La version avec hypotypose est autrement plus évocatrice et vivante que la version sans hypotypose, qui fait usage d’une ellipse pour éviter de s’appesantir sur ce moment.

Qu’est-ce qu’une hypotypose ?

Rien ne vaut les exemples pour aborder une figure de style de la façon la plus parlante qui soit. Mais tâchons d’abord de répondre à une question essentielle : c’est quoi, une hypotypose ?

Définition de l’hypotypose

L’hypotypose est une figure de style, ou un procédé littéraire de rhétorique, dont la mécanique consiste à rendre une description si vivante que l’objet ou la scène décrite se dessine avec force et émotion dans l’esprit de celui qui la reçoit.

Par conséquent, il s’agit d’une figure dont l’effet repose sur le sentiment d’immersion du lecteur ou de l’auditeur.

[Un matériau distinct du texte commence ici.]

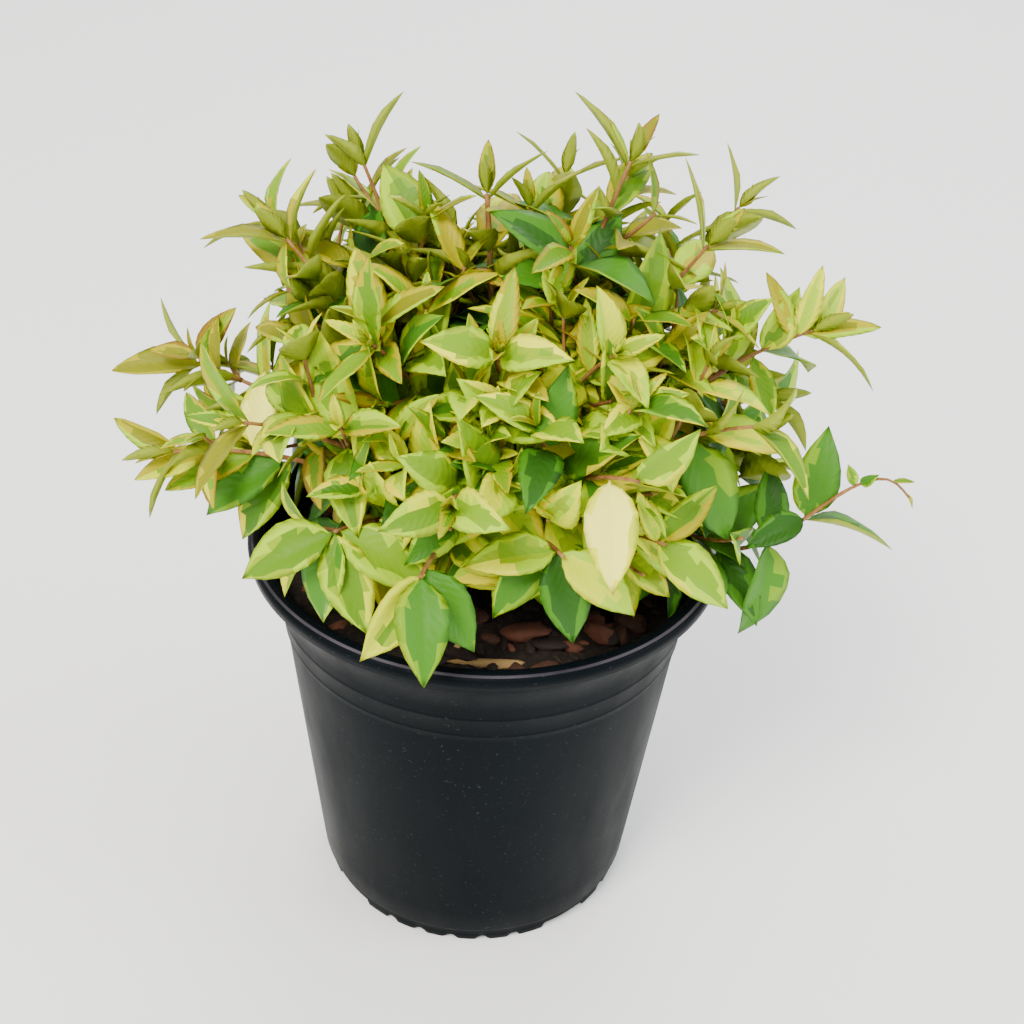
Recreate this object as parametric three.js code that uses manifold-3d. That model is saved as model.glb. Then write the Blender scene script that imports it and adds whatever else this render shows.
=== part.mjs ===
// Golden-variegated glossy abelia in a black nursery pot.
// Millimetres, +Z up. The origin is the middle of the pot's flat underside.
// The plant is seen from the -Y side, with +X to the right.

import * as THREE from 'three';
import { mergeVertices } from 'three/addons/utils/BufferGeometryUtils.js';
import Module from 'manifold-3d';

const wasm = await Module();
wasm.setup();

const UP = new THREE.Vector3(0, 0, 1);
const DEGREE = Math.PI / 180;

// Clearance between two pieces that touch on the real plant
const CLEARANCE = 0.3;
// Thinnest sliver of surface that a join may leave
const SLIVER = 0.005;

// Pot, turned about +Z
const ROUND_SIDES = 32;
const POT = {
  height: 171,
  rimRadius: 95,
  rimWidth: 7.5,
  rimBand: 6,
  rimTaper: 0.6,
  coveFootHeight: 146,
  coveFootRadius: 84,
  coveBulge: 2,
  coveBend: 10,
  coveSegments: 3,
  footRadius: 68.6,
  footHeight: 8,
  wall: 1.8,
  ringHeights: [131.3, 140.6],
  ringStep: 0.5,
  ringSlope: 0.4,
  padRadius: 44,
  channelDepth: 3,
  floor: 2.4,
};
// Scalloped ring that the pot stands on: four runs of six feet with wide gaps between them
const FOOT_RING = {
  innerRadius: 62,
  outerRadius: 66.4,
  runs: 4,
  feetPerRun: 6,
  firstGap: -142 * DEGREE,
  gapWidth: 19 * DEGREE,
  notchRadius: 2.6,
  notchSides: 6,
  gapHeight: 2.8,
  flare: 0.3,
  shoulder: 0.8,
};

// Growing mix with lumps of bark, filling the pot to a little below its rim
const MIX = {
  height: 158,
  edgeDrop: 3,
  edgeSlope: 9,
  unevenness: 1.2,
  surfaceRadii: [60, 46, 32],
  stemPadRadius: 17,
  lumps: 10,
  lumpSize: { from: 5.6, to: 9.6 },
  lumpWidth: { from: 0.6, to: 0.9 },
  lumpHeight: 0.45,
  lumpRaise: 0.3,
  lumpReach: { from: 30, to: 72 },
};

// Short main stem between the growing mix and the fork
const STEM = {
  height: 32,
  flareRadius: 12,
  flareHeight: 7,
  neckRadius: 8.6,
  forkRadius: 6.8,
  leanX: 2,
  leanY: 3,
  sides: 10,
  segments: 6,
  samples: 9,
};

// Each tier of shoots leaves the main stem at its own height and arches by its own amount
// Inner shoots are leafy from the main stem itself; the others stand on a bare bough first
// leaving is where a shoot heads for from its foot, out from the stem and up
// bendShare and arch place its bend, as a share of its reach and a height above the middle
const TIERS = {
  leader: {
    footHeight: 32, footSpacing: 360, leaving: { reach: 1, rise: 30 }, bendShare: 0.5, arch: 20,
    bareShare: 0.12, footRadius: 1.8, bough: false,
  },
  inner: {
    footHeight: 27.5, footSpacing: 46, leaving: { reach: 15, rise: 8 }, bendShare: 0.45, arch: 12,
    bareShare: 0.14, footRadius: 1.8, bough: false,
  },
  crown: {
    footHeight: 21.5, footSpacing: 40, leaving: { reach: 14, rise: 5 }, bendShare: 0.5, arch: 6,
    bareShare: 0.4, footRadius: 2, bough: true,
  },
  shoulder: {
    footHeight: 14.5, footSpacing: 31.5, leaving: { reach: 14, rise: 4 }, bendShare: 0.5, arch: 20,
    bareShare: 0.35, footRadius: 1.9, bough: true,
  },
  skirt: {
    footHeight: 7.5, footSpacing: 32, leaving: { reach: 14, rise: 3 }, bendShare: 0.5, arch: 27,
    bareShare: 0.38, footRadius: 2.1, bough: true,
  },
};
// Share of the turn between a shoot's foot and its tip that is left at its bend
const BEND_TURN_SHARE = 0.4;
const SPREADING_ROUNDS = 60;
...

Hypotypose def : exemple avec la description des Halles, par Zola
Sur le carreau, les tas déchargés s’étendaient maintenant jusqu’à la chaussée. Entre chaque tas, les maraîchers ménageaient un étroit sentier pour que le monde pût circuler. Tout le large trottoir, couvert d’un bout à l’autre, s’allongeait, avec les bosses sombres des légumes. On ne voyait encore, dans la clarté brusque et tournante des lanternes, que l’épanouissement charnu d’un paquet d’artichauts, les verts délicats des salades, le corail rose des carottes, l’ivoire mat des navets ; et ces éclairs de couleurs intenses filaient le long des tas, avec les lanternes. Le trottoir s’était peuplé ; une foule s’éveillait, allait entre les marchandises, s’arrêtant, causant, appelant.

(Émile Zola, Le Ventre de Paris)

Pour parvenir à nous immerger dans une scène via la description qui en est faite, l’auteur d’une hypotypose s’appuie volontiers sur les cinq sens, à savoir la vue, l’ouïe, l’odorat, le toucher et le goût.

L’hypotypose a également recours aux énumérations de détails visuels, et ce afin de permettre au tableau décrit de s’incarner telle une scène de film dans les yeux du lecteur.

Hypotypose : étymologie
Le mot hypotypose tire son étymologie du grec ancien hupotúpôsis, qui signifie « ébauche » ou « modèle ».

Hypotypose : exemples

L’hypotypose peut être employée à l’oral comme à l’écrit, même si les exemples d’hypotypose sont souvent plus fréquents à l’écrit en raison de l’effet poétique recherché.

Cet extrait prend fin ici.